PEDOT(PSS) as Solid Contact for Ion-Selective Electrodes: The Influence of the PEDOT(PSS) Film Thickness on the Equilibration Times
2017-02-14T00:00:00Z (GMT) by
To understand the rate determining processes during the equilibration of poly(3,4-ethylenedioxythiophene):polystyrenesulfonate-based (PEDOT(PSS)-based) solid contact (SC) ion-selective electrodes (ISEs), the surfaces of Pt, Au, and GC electrodes were coated with 0.1, 1.0, 2.0, and 4.0 μm thick galvanostatically deposited PEDOT(PSS) films. Next, potential vs time transients were recorded with these electrodes, with and without an additional potassium ion-selective membrane (ISM) coating, following their first contact with 0.1 M KCl solutions. The transients were significantly different when the multilayered sensor structures were assembled on Au or GC compared to Pt. The differences in the rate of equilibration were interpreted as a consequence of differences in the hydrophilicity of PEDOT(PSS) in contact with the substrate electrode surfaces based on X-ray photoelectron spectroscopy (XPS) and synchrotron radiation-XPS (SR-XPS) analysis of 10–100 nm thick PEDOT(PSS) films.

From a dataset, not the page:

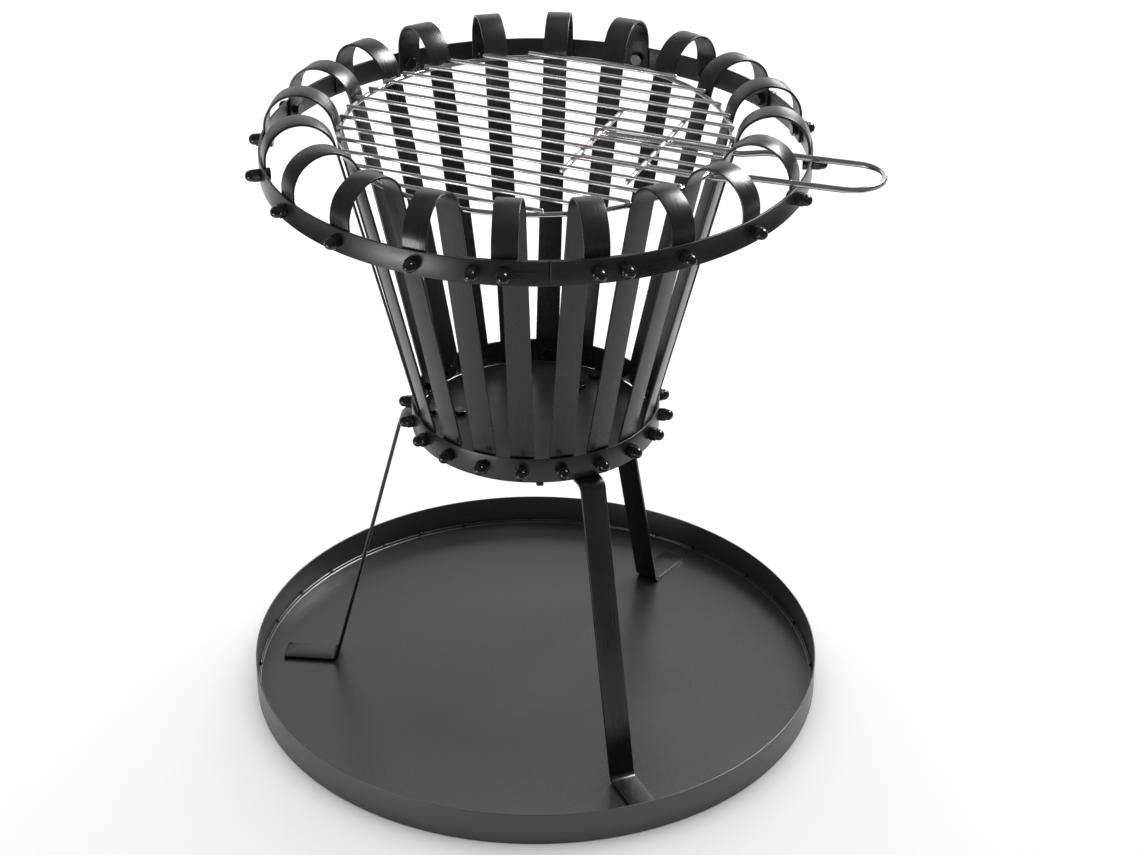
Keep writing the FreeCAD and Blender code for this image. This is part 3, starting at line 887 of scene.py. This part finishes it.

The influence of the layer thickness of the electrochemically deposited PEDOT(PSS)-films on the hydrophilicity of these films has been documented by contact angle measurements over PEDOT(PSS)-coated Au, GC, and Pt electrode surfaces. This study demonstrates that it is possible to minimize the equilibration (conditioning) time of SC ISEs with aqueous solutions before usage by optimizing the thickness of the SC layer with a controlled ISM thickness. PEDOT(PSS)-coated Au and GC electrodes exhibit a significant negative potential drift during their equilibration in an aqueous solution. By coating the PEDOT(PSS) surface with an ISM, the negative potential drift is compensated by a positive potential drift related to the hydration of the ISM and activity changes at the PEDOT(PSS)|ISM interface. The potential drifts related to activity changes in the ISM have been determined by a novel adaptation of the “sandwich membrane” method.